> Set task
Reproduce only the lines of the material below that start at the line containing "Model this object" and stop at the line containing "# ---- driving". Keep both end lines.

> Supplied material
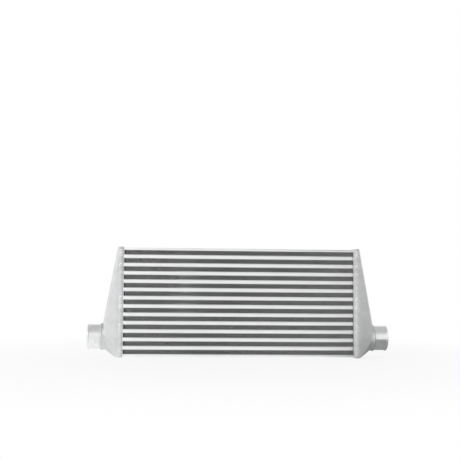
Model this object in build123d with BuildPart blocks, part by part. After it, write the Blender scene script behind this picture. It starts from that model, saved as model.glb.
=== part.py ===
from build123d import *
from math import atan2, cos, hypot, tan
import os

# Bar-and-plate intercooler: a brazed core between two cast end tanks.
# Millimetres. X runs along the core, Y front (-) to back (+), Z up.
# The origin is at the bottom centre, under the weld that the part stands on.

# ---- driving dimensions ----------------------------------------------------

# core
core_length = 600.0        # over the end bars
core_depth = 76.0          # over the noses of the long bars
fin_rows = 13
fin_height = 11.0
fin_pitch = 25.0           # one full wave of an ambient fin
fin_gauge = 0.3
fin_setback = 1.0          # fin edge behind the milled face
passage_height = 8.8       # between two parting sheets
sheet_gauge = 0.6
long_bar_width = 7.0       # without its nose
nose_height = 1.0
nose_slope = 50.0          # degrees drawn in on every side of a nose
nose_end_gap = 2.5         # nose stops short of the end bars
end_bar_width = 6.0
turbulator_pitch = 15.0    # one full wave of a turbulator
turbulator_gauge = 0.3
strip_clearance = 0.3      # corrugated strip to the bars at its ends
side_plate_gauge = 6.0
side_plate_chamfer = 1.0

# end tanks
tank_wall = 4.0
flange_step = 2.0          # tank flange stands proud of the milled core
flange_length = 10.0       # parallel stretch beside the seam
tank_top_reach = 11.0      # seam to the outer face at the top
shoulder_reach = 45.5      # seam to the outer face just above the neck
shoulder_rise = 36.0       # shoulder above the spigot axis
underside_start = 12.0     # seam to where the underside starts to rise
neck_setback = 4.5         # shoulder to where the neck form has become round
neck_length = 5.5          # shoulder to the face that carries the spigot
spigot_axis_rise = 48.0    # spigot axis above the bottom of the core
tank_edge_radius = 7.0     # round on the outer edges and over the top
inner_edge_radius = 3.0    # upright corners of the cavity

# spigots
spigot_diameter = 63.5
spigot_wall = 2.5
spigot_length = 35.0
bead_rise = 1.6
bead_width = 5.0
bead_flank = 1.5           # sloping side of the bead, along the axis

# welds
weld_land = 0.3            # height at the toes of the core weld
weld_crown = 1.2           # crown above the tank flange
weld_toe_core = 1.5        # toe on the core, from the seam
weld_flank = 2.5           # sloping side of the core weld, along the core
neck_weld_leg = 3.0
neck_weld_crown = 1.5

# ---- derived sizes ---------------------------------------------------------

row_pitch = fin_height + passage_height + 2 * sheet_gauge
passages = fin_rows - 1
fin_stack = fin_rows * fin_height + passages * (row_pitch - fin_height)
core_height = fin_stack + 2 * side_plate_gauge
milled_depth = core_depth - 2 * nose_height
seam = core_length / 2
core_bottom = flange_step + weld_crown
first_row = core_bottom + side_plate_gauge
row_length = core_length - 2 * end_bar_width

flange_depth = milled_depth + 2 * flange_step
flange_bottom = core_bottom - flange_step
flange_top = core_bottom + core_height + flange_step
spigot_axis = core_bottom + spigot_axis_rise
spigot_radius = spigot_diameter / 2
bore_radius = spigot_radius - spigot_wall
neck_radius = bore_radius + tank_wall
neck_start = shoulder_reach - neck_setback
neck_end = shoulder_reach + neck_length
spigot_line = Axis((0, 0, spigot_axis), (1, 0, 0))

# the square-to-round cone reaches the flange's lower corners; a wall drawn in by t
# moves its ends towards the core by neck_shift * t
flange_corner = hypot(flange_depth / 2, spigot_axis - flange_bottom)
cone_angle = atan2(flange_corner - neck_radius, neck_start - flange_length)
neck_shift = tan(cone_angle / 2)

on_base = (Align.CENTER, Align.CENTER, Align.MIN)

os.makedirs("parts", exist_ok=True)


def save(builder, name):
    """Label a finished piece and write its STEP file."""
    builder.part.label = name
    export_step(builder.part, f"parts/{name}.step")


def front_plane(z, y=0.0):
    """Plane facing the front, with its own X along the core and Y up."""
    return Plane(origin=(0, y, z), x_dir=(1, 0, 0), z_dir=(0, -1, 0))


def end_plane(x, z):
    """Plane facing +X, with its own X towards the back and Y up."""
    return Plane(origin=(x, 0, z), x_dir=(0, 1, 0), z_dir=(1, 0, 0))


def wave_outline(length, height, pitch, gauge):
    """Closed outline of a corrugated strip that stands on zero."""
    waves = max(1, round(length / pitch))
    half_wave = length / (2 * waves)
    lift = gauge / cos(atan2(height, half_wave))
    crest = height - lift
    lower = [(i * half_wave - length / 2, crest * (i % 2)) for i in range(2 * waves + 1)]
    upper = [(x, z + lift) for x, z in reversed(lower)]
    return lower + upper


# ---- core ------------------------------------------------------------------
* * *
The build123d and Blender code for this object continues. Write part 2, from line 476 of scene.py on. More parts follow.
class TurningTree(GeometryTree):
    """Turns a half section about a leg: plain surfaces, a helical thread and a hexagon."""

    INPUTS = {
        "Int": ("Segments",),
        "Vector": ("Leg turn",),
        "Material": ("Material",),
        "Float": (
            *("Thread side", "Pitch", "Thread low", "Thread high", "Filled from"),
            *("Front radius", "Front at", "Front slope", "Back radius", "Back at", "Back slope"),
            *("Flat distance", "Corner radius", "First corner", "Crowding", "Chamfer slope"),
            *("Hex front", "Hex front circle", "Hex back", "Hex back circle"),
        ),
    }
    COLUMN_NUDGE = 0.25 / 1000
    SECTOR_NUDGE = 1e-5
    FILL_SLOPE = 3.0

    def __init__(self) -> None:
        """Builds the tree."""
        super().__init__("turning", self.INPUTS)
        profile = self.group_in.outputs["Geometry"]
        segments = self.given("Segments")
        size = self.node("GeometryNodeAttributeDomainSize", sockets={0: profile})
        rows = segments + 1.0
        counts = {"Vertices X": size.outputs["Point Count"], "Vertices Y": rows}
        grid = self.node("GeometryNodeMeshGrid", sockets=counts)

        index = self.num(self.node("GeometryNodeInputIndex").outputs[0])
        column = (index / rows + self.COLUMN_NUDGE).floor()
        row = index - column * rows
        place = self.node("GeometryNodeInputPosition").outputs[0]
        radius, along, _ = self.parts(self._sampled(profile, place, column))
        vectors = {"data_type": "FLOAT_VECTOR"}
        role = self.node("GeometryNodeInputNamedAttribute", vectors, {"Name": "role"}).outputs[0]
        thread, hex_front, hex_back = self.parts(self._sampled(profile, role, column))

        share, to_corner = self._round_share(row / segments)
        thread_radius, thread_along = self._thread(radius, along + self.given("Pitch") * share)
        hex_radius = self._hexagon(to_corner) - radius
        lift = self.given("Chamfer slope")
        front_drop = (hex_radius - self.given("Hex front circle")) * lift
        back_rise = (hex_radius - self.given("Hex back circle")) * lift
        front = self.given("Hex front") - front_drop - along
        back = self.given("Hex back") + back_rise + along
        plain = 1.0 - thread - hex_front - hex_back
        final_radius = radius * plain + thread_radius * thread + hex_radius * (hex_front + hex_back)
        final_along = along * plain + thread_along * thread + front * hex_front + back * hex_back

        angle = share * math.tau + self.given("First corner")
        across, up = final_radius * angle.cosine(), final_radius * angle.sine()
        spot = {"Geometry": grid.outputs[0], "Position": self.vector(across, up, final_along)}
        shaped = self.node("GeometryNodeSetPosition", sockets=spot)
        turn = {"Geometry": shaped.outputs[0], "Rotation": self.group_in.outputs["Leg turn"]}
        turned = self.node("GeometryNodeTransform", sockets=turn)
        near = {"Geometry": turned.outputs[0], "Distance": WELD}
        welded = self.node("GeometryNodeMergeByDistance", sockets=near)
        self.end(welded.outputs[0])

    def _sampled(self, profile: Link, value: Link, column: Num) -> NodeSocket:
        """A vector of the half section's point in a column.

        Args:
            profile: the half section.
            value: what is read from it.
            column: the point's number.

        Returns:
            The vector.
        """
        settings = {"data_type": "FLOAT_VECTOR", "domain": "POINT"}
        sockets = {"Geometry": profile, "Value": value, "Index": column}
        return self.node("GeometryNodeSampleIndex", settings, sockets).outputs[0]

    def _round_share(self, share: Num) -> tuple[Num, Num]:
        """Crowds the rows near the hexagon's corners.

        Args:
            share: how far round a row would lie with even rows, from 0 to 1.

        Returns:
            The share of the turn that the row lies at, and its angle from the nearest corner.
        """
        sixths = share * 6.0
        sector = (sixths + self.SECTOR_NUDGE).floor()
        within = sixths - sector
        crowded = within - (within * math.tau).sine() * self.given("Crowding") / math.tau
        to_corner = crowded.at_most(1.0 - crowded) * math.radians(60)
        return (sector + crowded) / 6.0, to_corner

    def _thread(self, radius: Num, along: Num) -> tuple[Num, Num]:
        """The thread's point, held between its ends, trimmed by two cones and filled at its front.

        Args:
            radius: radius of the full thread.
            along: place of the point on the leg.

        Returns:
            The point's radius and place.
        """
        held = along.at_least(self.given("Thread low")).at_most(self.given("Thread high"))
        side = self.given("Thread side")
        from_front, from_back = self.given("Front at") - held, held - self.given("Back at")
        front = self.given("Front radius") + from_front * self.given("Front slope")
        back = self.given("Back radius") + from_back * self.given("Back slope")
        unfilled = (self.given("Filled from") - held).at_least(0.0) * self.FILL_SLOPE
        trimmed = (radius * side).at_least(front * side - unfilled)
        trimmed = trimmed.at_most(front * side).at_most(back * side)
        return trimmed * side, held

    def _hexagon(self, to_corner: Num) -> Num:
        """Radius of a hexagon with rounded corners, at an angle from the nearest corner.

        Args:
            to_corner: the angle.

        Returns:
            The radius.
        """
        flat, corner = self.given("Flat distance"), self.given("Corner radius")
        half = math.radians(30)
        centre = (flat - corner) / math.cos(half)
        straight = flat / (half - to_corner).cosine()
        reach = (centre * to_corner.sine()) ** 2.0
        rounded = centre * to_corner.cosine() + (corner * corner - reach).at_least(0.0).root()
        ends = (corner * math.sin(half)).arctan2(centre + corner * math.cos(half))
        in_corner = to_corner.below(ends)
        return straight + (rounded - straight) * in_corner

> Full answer
Model this object in build123d with BuildPart blocks, part by part. After it, write the Blender scene script behind this picture. It starts from that model, saved as model.glb.
=== part.py ===
from build123d import *
from math import atan2, cos, hypot, tan
import os

# Bar-and-plate intercooler: a brazed core between two cast end tanks.
# Millimetres. X runs along the core, Y front (-) to back (+), Z up.
# The origin is at the bottom centre, under the weld that the part stands on.

# ---- driving dimensions ----------------------------------------------------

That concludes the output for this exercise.